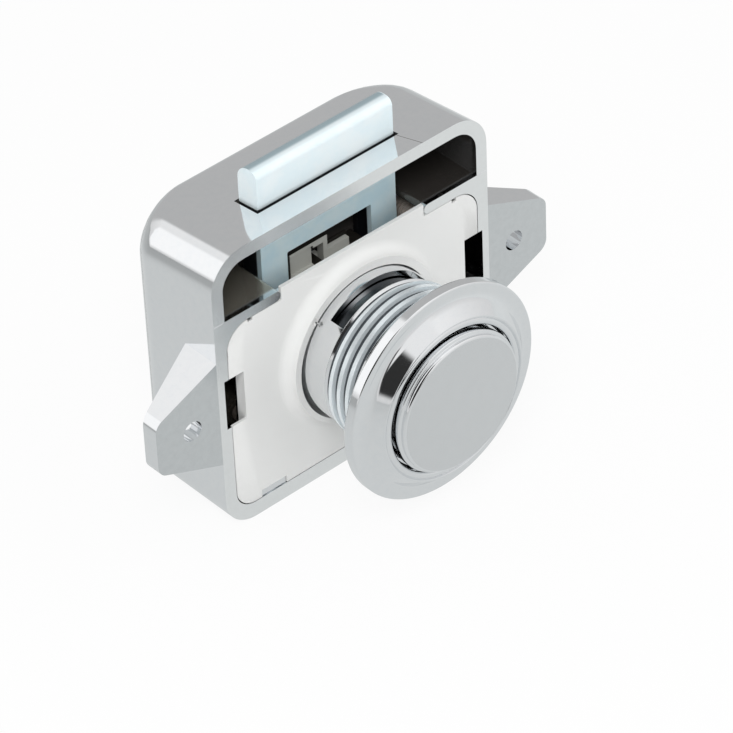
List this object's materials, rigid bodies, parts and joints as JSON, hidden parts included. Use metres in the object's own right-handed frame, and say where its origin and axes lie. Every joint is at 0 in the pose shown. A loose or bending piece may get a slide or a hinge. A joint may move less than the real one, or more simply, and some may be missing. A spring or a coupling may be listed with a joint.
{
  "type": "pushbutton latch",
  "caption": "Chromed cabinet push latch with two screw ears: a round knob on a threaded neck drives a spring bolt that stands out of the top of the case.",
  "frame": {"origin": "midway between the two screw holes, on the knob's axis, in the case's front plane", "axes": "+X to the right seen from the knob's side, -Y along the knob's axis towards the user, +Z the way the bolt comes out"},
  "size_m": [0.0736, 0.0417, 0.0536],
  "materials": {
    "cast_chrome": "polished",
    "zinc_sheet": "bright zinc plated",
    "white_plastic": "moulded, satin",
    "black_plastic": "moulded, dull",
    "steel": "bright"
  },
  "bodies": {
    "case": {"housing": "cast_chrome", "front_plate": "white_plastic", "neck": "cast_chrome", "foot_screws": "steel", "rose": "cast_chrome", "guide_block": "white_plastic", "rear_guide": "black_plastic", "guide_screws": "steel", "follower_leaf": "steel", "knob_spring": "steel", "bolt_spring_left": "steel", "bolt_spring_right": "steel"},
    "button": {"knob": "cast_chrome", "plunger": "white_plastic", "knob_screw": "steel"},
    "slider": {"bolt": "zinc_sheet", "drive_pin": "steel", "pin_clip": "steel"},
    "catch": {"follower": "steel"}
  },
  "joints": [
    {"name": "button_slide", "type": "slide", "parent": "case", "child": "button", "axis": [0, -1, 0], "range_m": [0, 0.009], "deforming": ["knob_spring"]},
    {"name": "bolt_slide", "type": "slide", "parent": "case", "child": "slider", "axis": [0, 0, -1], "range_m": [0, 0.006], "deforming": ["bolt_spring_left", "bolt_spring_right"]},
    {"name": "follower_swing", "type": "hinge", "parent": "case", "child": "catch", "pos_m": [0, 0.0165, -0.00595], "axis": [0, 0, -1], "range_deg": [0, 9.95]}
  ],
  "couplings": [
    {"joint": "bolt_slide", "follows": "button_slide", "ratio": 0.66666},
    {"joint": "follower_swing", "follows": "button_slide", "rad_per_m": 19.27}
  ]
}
:::
YOUR GOAL:
State the number of lines in this listing that contain the string "joints", and add nothing else.

FULL ANSWER:
2